Theft is complete with a fraudulent dealing coupled with the necessary criminal intent; a final disposition of the property may be evidence of theft but is not essential to its commission. Theft, therefore, may be in a certain way a continuing crime, that is, property once taken into the possession of the thief may be the subject of further fraudulent dealing and so of repeated theft. Whenever there is a union at one time of a taking or fraudulent dealing with the property of another against his will, with an intent to deprive him of that property, theft may he committed. And for this reason, if a thief takes several articles and removes them a short distance for convenience in carrying away, a theft is committed as to each article as soon as it is moved at all, and a theft is also complete as to the whole when they are carried off; and so long as the property remains in the possession of the thief, a new theft may be committed with each new fraudulent dealing, united with the other elements of the crime. Theoretically this may be true of each moment of continued possession, yet practically such continuous theft remains in every respect one and the same crime; but if there be some new fraudulent dealing, such as the conveyance of the whole or a portion of the property to another jurisdiction, or the putting together of a number of things for the purpose of disposing of the whole, united with the necessary criminal intent, there is a new theft as to the particular property so dealt with. The State may then select for prosecution such act of theft as may best serve the ends of justice. In any case of theft there must be some act of fraudulent dealing or taking or implied taking, i.e. a separation or disposition of particular property by moving, controlling, concealing, or otherwise, for the purpose and with the intent of depriving the owner of the same against his will. It is this union of act and intent in respect to a particular thing in the actual possession of the thief, as well as the difference in the mode of obtaining possession, that distinguishes such theft from the very similar crime of embezzlement, which latter ordinarily involves an actual and final disposition of the property.
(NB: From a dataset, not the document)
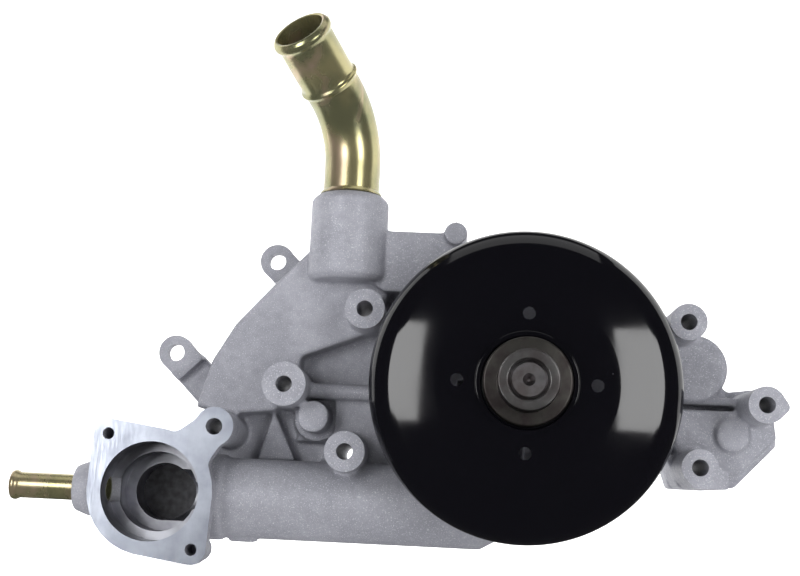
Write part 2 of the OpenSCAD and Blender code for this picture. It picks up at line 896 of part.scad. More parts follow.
module seal_spring() {
    points = [
        for (i = [0:spring_rings])
            for (j = [0:spring_sides - 1])
                spring_point(i, j)
    ];
    walls = [
        for (i = [0:spring_rings - 1])
            for (j = [0:spring_sides - 1])
                let(k = (j + 1) % spring_sides)
                [
                    i * spring_sides + j, i * spring_sides + k,
                    (i + 1) * spring_sides + k, (i + 1) * spring_sides + j
                ]
    ];
    first = [for (j = [spring_sides - 1:-1:0]) j];
    last = [for (j = [0:spring_sides - 1]) spring_rings * spring_sides + j];
    color(steel)
        polyhedron(points = points, faces = concat([first], walls, [last]), convexity = 6);
}

module seal_seat_ring() {
    color(ceramic)
        ring(shaft_r + 2, shaft_r + 6, seal_seat - 7.6, seal_seat - 4.1);
}

module seal_seat_cup() {
    color(rubber)
        turned([
            [shaft_r + fit_gap, seal_seat - 9.5], [shaft_r + 7, seal_seat - 9.5],
            [shaft_r + 7, seal_seat - 5], [shaft_r + 6.05, seal_seat - 5],
            [shaft_r + 6.05, seal_seat - 7.7], [shaft_r + 1.95, seal_seat - 7.7],
            [shaft_r + 1.95, seal_seat - 5], [shaft_r + fit_gap, seal_seat - 5]
        ]);
}

// ---- Impeller ----

module impeller() {
    disc_from = cover_seat + 2;
    disc_to = disc_from + 3;
    vane_to = chamber_front - 1.5;
    vane_r = impeller_d / 2;
    color(steel)
        difference() {
            union() {
                post([0, 0], impeller_d, disc_from, disc_to);
                post([0, 0], 2 * impeller_hub_r, disc_from, chamber_front + 2);
                slab(disc_to - 1, vane_to)
                    for (i = [0:5])
                        rotate(60 * i)
                            intersection() {
                                difference() {
                                    translate([vane_r * 0.62, -vane_r * 0.32])
                                        circle(r = vane_r * 0.6);
                                    translate([vane_r * 0.62, -vane_r * 0.32])
                                        circle(r = vane_r * 0.6 - 2.6);
                                }
                                difference() {
                                    circle(r = vane_r - 1);
                                    circle(r = impeller_hub_r + 7);
                                }
                                square(vane_r);
                            }
            }
            post([0, 0], shaft_d + 2 * fit_gap, 0, chamber_front + 3);
            for (i = [0:2])
                post(around(impeller_hub_r + 4, i, 3), 4, 0, disc_to + 1);
        }
}

// ---- Pulley and hub ----

// Points of the pressed shoulder, from the flat middle out to the rim: a low cone that turns
// down along an elliptic corner. The outer radius and the level of the flat middle are given.
function dome_points(outer_r, top) =
    let(
        corner_r = corner_w / (1 - sin(corner_start)),
        corner_h = (pulley_dome - cone_drop) / cos(corner_start)
    )
    concat(
        [[pulley_flat_d / 2, top], [pulley_flat_d / 2 + 3, top - 0.3]],
        [
            for (i = [0:corner_steps])
                let(angle = corner_start + (90 - corner_start) * i / corner_steps)
                [outer_r - corner_r * (1 - sin(angle)), top - pulley_dome + corner_h * cos(angle)]
        ]
    );

function reversed(list) = [for (i = [len(list) - 1:-1:0]) list[i]];

module pulley_profile() {
    dome = dome_points(pulley_r, web_front);
    ribs = [
        for (i = [0:rib_count - 1])
            each [
                [rim_floor, rim_front - flange_w - rib_pitch * i - 0.35],
                [rim_floor, rim_front - flange_w - rib_pitch * i - 0.75],
                [rim_floor + rib_depth, rim_front - flange_w - rib_pitch * (i + 0.4)],
                [rim_floor + rib_depth, rim_front - flange_w - rib_pitch * (i + 0.6)],
                [rim_floor, rim_front - flange_w - rib_pitch * (i + 1) + 0.75]
            ]
    ];
    inner = reversed(dome_points(rim_floor - pulley_wall, web_back));
    polygon(concat(
        [[hub_d / 2 - 3, web_front], [hub_d / 2 + 0.6, web_front], [hub_d / 2 + 1, web_front + 1.2],
        [hub_d / 2 + 3.6, web_front + 1.2], [hub_d / 2 + 4, web_front]],
        dome,
        [[pulley_r, rim_front - flange_w]],
        ribs,
        [[pulley_r - 0.5, rim_back + flange_w], [pulley_r - 0.5, rim_back],
        [rim_floor - pulley_wall, rim_back]],
        inner,
        [[hub_d / 2 - 3, web_back]]
    ));
}

module pulley() {
    color(black)
        difference() {
            rotate([90, 0, 0])
                rotate_extrude($fn = 96)
                    pulley_profile();
            for (i = [0:3])
                post(around(pulley_hole_pcd / 2, i, 4), pulley_hole_d, web_back - cut, web_front + cut);
        }
}

module pulley_hub() {
    color(dark_steel)
        turned([
            [shaft_r + fit_gap, web_back - 1.6], [hub_d / 2 - 3 - fit_gap, web_back - 1.6],
            [hub_d / 2 - 3 - fit_gap, web_front], [hub_d / 2, web_front],
            [hub_d / 2, shoulder_front - 1.5], [hub_d / 2 - 1.5, shoulder_front],
            [nose_d / 2, shoulder_front], [nose_d / 2, nose_front - 1],
            [nose_d / 2 - 1, nose_front], [shaft_r + 1.3, nose_front], [shaft_r + fit_gap, nose_front - 1.8]
        ]);
}

pump_housing();
rear_cover_plate();
rear_cover_gasket();
cover_bolt(1);  // cover_bolt_1
cover_bolt(2);  // cover_bolt_2
cover_bolt(3);  // cover_bolt_3
cover_bolt(4);  // cover_bolt_4
cover_bolt(5);  // cover_bolt_5
cover_bolt(6);  // cover_bolt_6
cover_bolt(7);  // cover_bolt_7
cover_bolt(8);  // cover_bolt_8
outlet_tube();
heater_nipple();
bearing_outer_ring();
lip_seal(bearing_front - seal_t - 0.4);  // bearing_front_seal
lip_seal(bearing_rear + 0.4);  // bearing_rear_seal
seal_case();
seal_bellows();
seal_spring();
seal_carbon_ring();
seal_seat_ring();
seal_seat_cup();
pulley();
pulley_hub();
bearing_shaft();
impeller();
ball_cage();
ball(1);  // ball_1
ball(2);  // ball_2
ball(3);  // ball_3
ball(4);  // ball_4
ball(5);  // ball_5
ball(6);  // ball_6
ball(7);  // ball_7
ball(8);  // ball_8
roller_cage();
roller(1);  // roller_1
roller(2);  // roller_2
roller(3);  // roller_3
roller(4);  // roller_4
roller(5);  // roller_5
roller(6);  // roller_6
roller(7);  // roller_7
roller(8);  // roller_8
roller(9);  // roller_9
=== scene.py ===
import json
import math

import bmesh
import bpy
from mathutils import Matrix, Vector


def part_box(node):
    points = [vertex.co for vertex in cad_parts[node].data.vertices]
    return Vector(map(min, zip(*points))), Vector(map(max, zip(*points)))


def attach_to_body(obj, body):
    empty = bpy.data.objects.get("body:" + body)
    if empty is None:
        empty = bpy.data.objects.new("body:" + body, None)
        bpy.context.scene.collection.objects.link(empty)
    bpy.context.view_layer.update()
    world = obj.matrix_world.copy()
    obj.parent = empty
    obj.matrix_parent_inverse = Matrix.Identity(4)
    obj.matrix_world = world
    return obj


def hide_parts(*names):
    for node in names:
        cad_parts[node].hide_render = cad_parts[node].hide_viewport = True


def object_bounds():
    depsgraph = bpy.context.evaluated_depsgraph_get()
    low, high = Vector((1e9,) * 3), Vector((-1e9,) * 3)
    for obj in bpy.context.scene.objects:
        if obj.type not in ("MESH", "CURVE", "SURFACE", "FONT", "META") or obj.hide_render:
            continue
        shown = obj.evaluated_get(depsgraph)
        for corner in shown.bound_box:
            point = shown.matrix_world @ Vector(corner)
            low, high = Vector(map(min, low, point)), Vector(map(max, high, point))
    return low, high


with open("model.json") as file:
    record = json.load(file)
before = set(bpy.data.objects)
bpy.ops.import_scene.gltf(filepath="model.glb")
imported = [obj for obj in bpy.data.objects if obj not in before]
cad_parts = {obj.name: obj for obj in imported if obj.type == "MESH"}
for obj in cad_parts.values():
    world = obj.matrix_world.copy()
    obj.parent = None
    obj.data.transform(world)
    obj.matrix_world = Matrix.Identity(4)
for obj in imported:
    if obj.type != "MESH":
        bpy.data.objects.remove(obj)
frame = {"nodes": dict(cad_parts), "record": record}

cadBounds = [list(corner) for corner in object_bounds()]
record = frame["record"]
mounts = {m["name"]: m for m in record["mounts"]}
mm = 0.001
print("frame loaded:", len(frame["nodes"]), "nodes")


# Small helpers for meshes

def newObject(name, bm, materials, smoothAngle=35):
    mesh = bpy.data.meshes.new(name)
    bm.to_mesh(mesh)
    bm.free()
    piece = bpy.data.objects.new(name, mesh)
    bpy.context.scene.collection.objects.link(piece)
    for material in materials:
        mesh.materials.append(material)
    smoothShading(mesh, smoothAngle)
    return piece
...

The prisoner and his confederates, therefore, when they carried off the thirty ingots of copper, were guilty of a theft of the whole, notwithstanding they were also guilty of a theft of each parcel at the time it was first taken from its owner. Of course they should not be punished both for the separate thefts and the final theft, to which the prior ones in a way contributed; but the option as to the prosecution rested with the State's Attorney and not with the prisoner.
For these reasons I think there is no error in the judgment of the Superior Court.